-- Start Material provided --

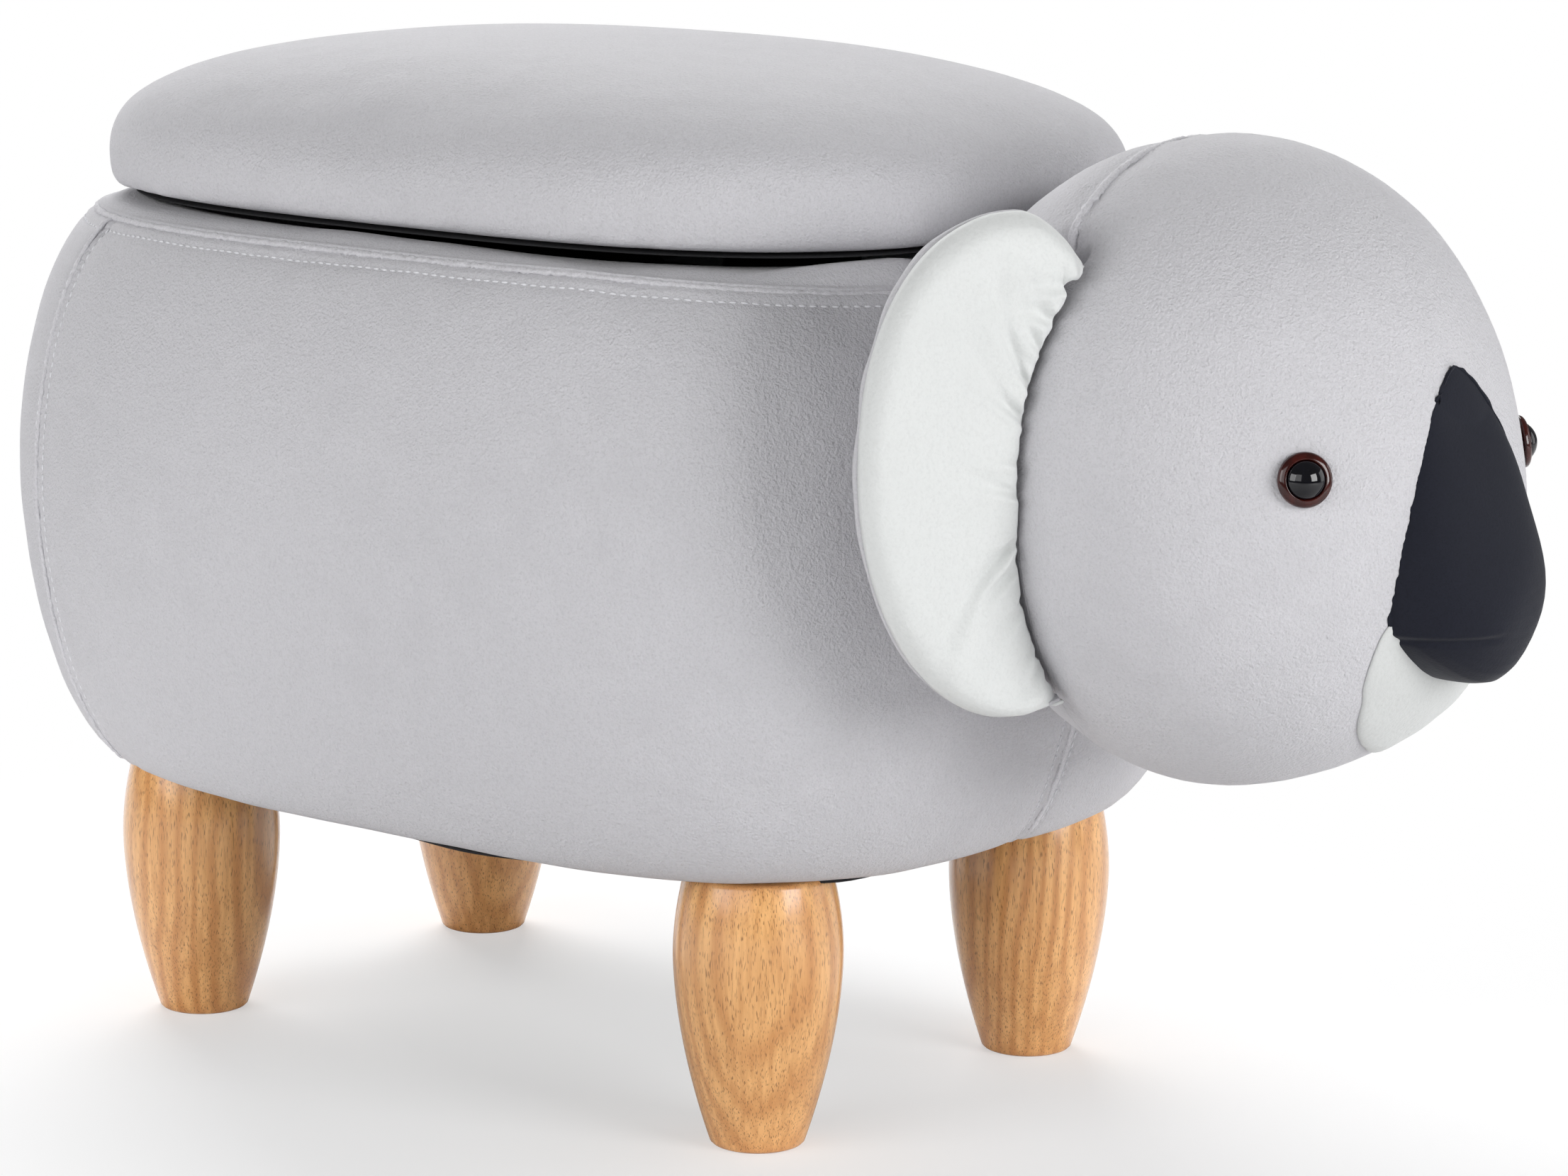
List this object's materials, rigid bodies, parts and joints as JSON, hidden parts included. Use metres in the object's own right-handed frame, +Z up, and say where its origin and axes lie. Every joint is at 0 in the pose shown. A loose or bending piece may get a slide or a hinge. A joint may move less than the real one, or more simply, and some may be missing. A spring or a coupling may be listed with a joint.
{
  "type": "animal footstool",
  "caption": "Koala-shaped storage footstool: padded oval body over a round wooden tub, hinged lift-up padded lid, stuffed head with ears and nose, turned wooden legs.",
  "frame": {"origin": "on the floor, under the middle of the whole stool's footprint, head included", "axes": "+X from the rear of the stool to the nose, +Y to the animal's left, where the hinges are, +Z up"},
  "size_m": [0.6124, 0.33, 0.3719],
  "materials": {
    "grey_velvet": "light grey short-pile velvet, soft sheen",
    "white_plush": "white short plush, matt",
    "black_cloth": "black non-woven cloth, matt",
    "nose_cloth": "blue-black smooth brushed cloth, matt",
    "fibre": "white polyester fibre filling",
    "padding_foam": "cream polyurethane foam",
    "rubberwood": "clear semi-gloss lacquer on light rubberwood",
    "plywood": "bare plywood",
    "zinc_steel": "bright zinc plate",
    "iris_brown": "glossy reddish brown",
    "pupil_black": "glossy black",
    "white_plastic": "natural white polypropylene"
  },
  "bodies": {
    "stool": {"leg_rear_right": "rubberwood", "hanger_bolt_rear_right": "zinc_steel", "tee_nut_rear_right": "zinc_steel", "leg_front_right": "rubberwood", "hanger_bolt_front_right": "zinc_steel", "tee_nut_front_right": "zinc_steel", "leg_front_left": "rubberwood", "hanger_bolt_front_left": "zinc_steel", "tee_nut_front_left": "zinc_steel", "leg_rear_left": "rubberwood", "hanger_bolt_rear_left": "zinc_steel", "tee_nut_rear_left": "zinc_steel", "base_board": "plywood", "dust_cover": "black_cloth", "tub_wall": "plywood", "tub_lining": "black_cloth", "side_panel_right": "grey_velvet", "side_panel_left": "grey_velvet", "rear_panel": "grey_velvet", "rim_band": "grey_velvet", "body_foam": "padding_foam", "rim_foam": "padding_foam", "hinge_body_leaf_rear": "zinc_steel", "hinge_pin_rear": "zinc_steel", "hinge_body_leaf_front": "zinc_steel", "hinge_pin_front": "zinc_steel", "body_screw_rear_a": "zinc_steel", "body_screw_rear_b": "zinc_steel", "body_screw_front_a": "zinc_steel", "body_screw_front_b": "zinc_steel", "face_panel": "grey_velvet", "muzzle_patch": "white_plush", "head_back_panel": "grey_velvet", "head_filling": "fibre", "head_board": "plywood", "head_bolt_right": "zinc_steel", "head_bolt_left": "zinc_steel", "eye_ring_right": "iris_brown", "eye_pupil_right": "pupil_black", "eye_washer_right": "white_plastic", "eye_ring_left": "iris_brown", "eye_pupil_left": "pupil_black", "eye_washer_left": "white_plastic", "ear_front_left": "white_plush", "ear_front_right": "white_plush", "ear_back_left": "grey_velvet", "ear_back_right": "grey_velvet", "nose": "nose_cloth"},
    "lid": {"lid_cover": "grey_velvet", "lid_foam": "padding_foam", "lid_board": "plywood", "lid_underside": "black_cloth", "hinge_lid_leaf_rear": "zinc_steel", "hinge_lid_leaf_front": "zinc_steel", "lid_screw_rear_a": "zinc_steel", "lid_screw_rear_b": "zinc_steel", "lid_screw_front_a": "zinc_steel", "lid_screw_front_b": "zinc_steel"}
  },
  "joints": [
    {"name": "lid_hinge", "type": "hinge", "parent": "stool", "child": "lid", "pos_m": [0, 0.1345, 0.3077], "axis": [-1, 0, 0], "range_deg": [0, 100]}
  ]
}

-- End Material provided --

* [What is required]:
Output all of the data above without any alteration.

* [Complete output]:
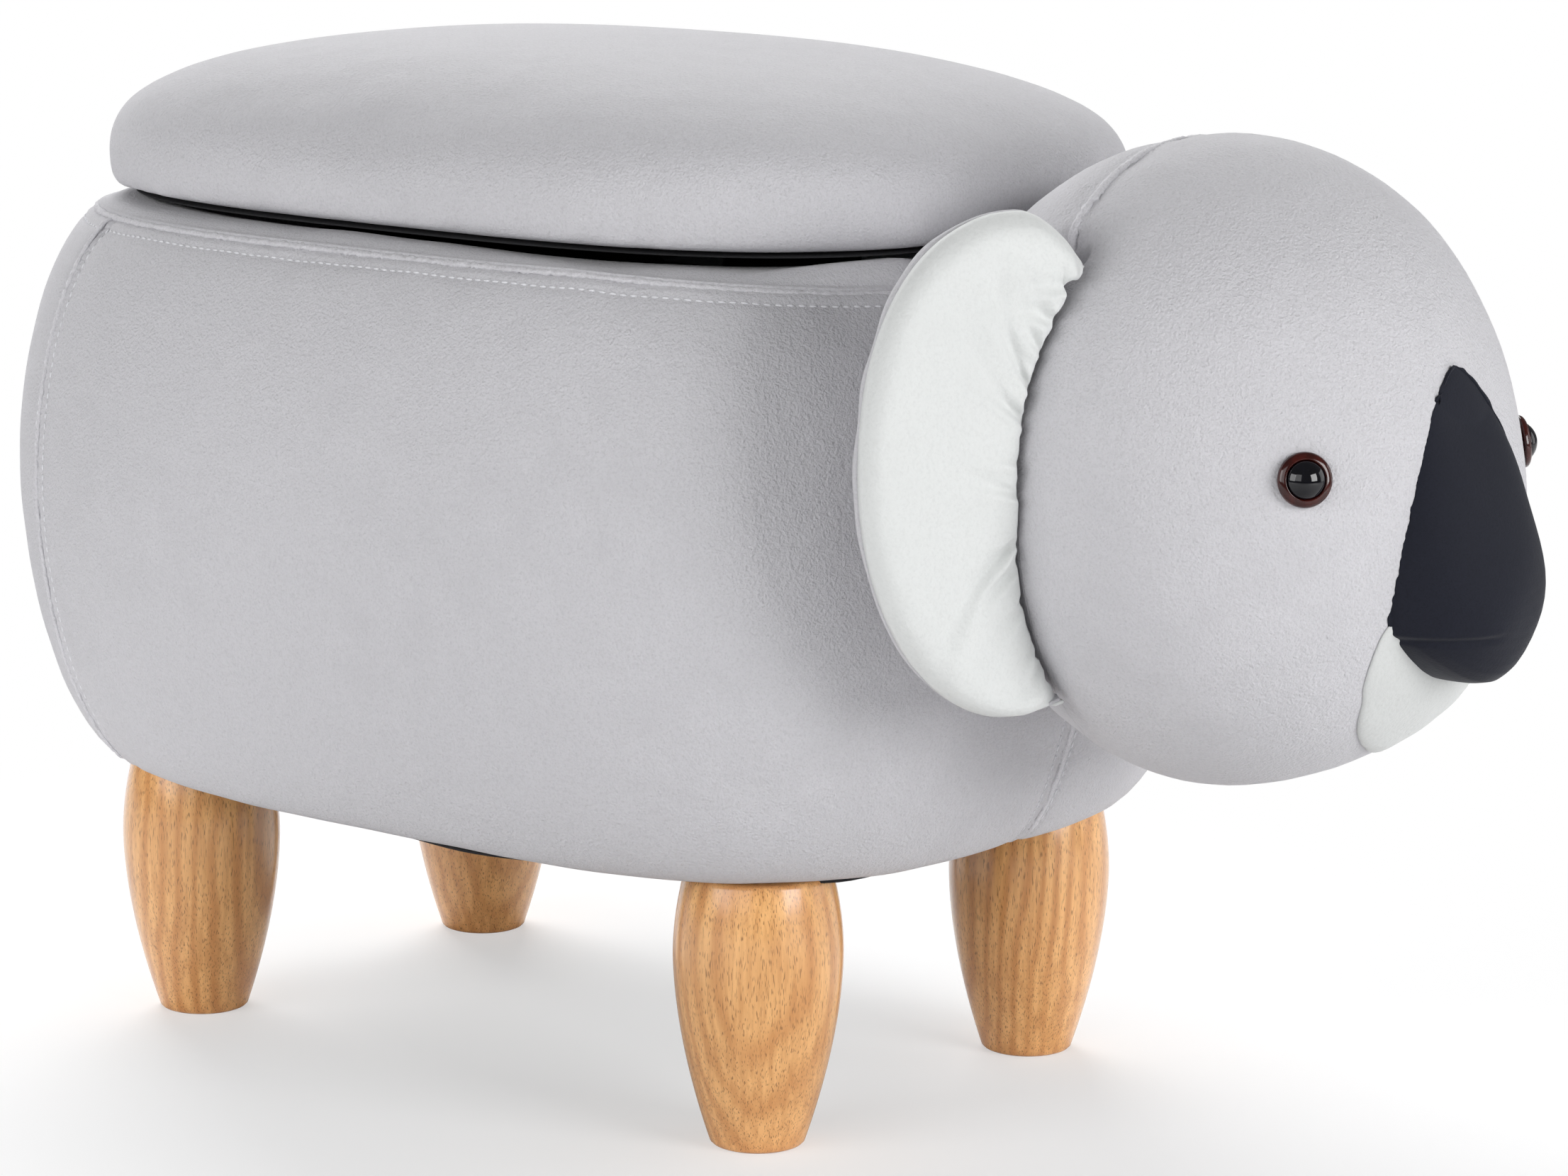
List this object's materials, rigid bodies, parts and joints as JSON, hidden parts included. Use metres in the object's own right-handed frame, +Z up, and say where its origin and axes lie. Every joint is at 0 in the pose shown. A loose or bending piece may get a slide or a hinge. A joint may move less than the real one, or more simply, and some may be missing. A spring or a coupling may be listed with a joint.
{
  "type": "animal footstool",
  "caption": "Koala-shaped storage footstool: padded oval body over a round wooden tub, hinged lift-up padded lid, stuffed head with ears and nose, turned wooden legs.",
  "frame": {"origin": "on the floor, under the middle of the whole stool's footprint, head included", "axes": "+X from the rear of the stool to the nose, +Y to the animal's left, where the hinges are, +Z up"},
  "size_m": [0.6124, 0.33, 0.3719],
  "materials": {
    "grey_velvet": "light grey short-pile velvet, soft sheen",
    "white_plush": "white short plush, matt",
    "black_cloth": "black non-woven cloth, matt",
    "nose_cloth": "blue-black smooth brushed cloth, matt",
    "fibre": "white polyester fibre filling",
    "padding_foam": "cream polyurethane foam",
    "rubberwood": "clear semi-gloss lacquer on light rubberwood",
    "plywood": "bare plywood",
    "zinc_steel": "bright zinc plate",
    "iris_brown": "glossy reddish brown",
    "pupil_black": "glossy black",
    "white_plastic": "natural white polypropylene"
  },
  "bodies": {
    "stool": {"leg_rear_right": "rubberwood", "hanger_bolt_rear_right": "zinc_steel", "tee_nut_rear_right": "zinc_steel", "leg_front_right": "rubberwood", "hanger_bolt_front_right": "zinc_steel", "tee_nut_front_right": "zinc_steel", "leg_front_left": "rubberwood", "hanger_bolt_front_left": "zinc_steel", "tee_nut_front_left": "zinc_steel", "leg_rear_left": "rubberwood", "hanger_bolt_rear_left": "zinc_steel", "tee_nut_rear_left": "zinc_steel", "base_board": "plywood", "dust_cover": "black_cloth", "tub_wall": "plywood", "tub_lining": "black_cloth", "side_panel_right": "grey_velvet", "side_panel_left": "grey_velvet", "rear_panel": "grey_velvet", "rim_band": "grey_velvet", "body_foam": "padding_foam", "rim_foam": "padding_foam", "hinge_body_leaf_rear": "zinc_steel", "hinge_pin_rear": "zinc_steel", "hinge_body_leaf_front": "zinc_steel", "hinge_pin_front": "zinc_steel", "body_screw_rear_a": "zinc_steel", "body_screw_rear_b": "zinc_steel", "body_screw_front_a": "zinc_steel", "body_screw_front_b": "zinc_steel", "face_panel": "grey_velvet", "muzzle_patch": "white_plush", "head_back_panel": "grey_velvet", "head_filling": "fibre", "head_board": "plywood", "head_bolt_right": "zinc_steel", "head_bolt_left": "zinc_steel", "eye_ring_right": "iris_brown", "eye_pupil_right": "pupil_black", "eye_washer_right": "white_plastic", "eye_ring_left": "iris_brown", "eye_pupil_left": "pupil_black", "eye_washer_left": "white_plastic", "ear_front_left": "white_plush", "ear_front_right": "white_plush", "ear_back_left": "grey_velvet", "ear_back_right": "grey_velvet", "nose": "nose_cloth"},
    "lid": {"lid_cover": "grey_velvet", "lid_foam": "padding_foam", "lid_board": "plywood", "lid_underside": "black_cloth", "hinge_lid_leaf_rear": "zinc_steel", "hinge_lid_leaf_front": "zinc_steel", "lid_screw_rear_a": "zinc_steel", "lid_screw_rear_b": "zinc_steel", "lid_screw_front_a": "zinc_steel", "lid_screw_front_b": "zinc_steel"}
  },
  "joints": [
    {"name": "lid_hinge", "type": "hinge", "parent": "stool", "child": "lid", "pos_m": [0, 0.1345, 0.3077], "axis": [-1, 0, 0], "range_deg": [0, 100]}
  ]
}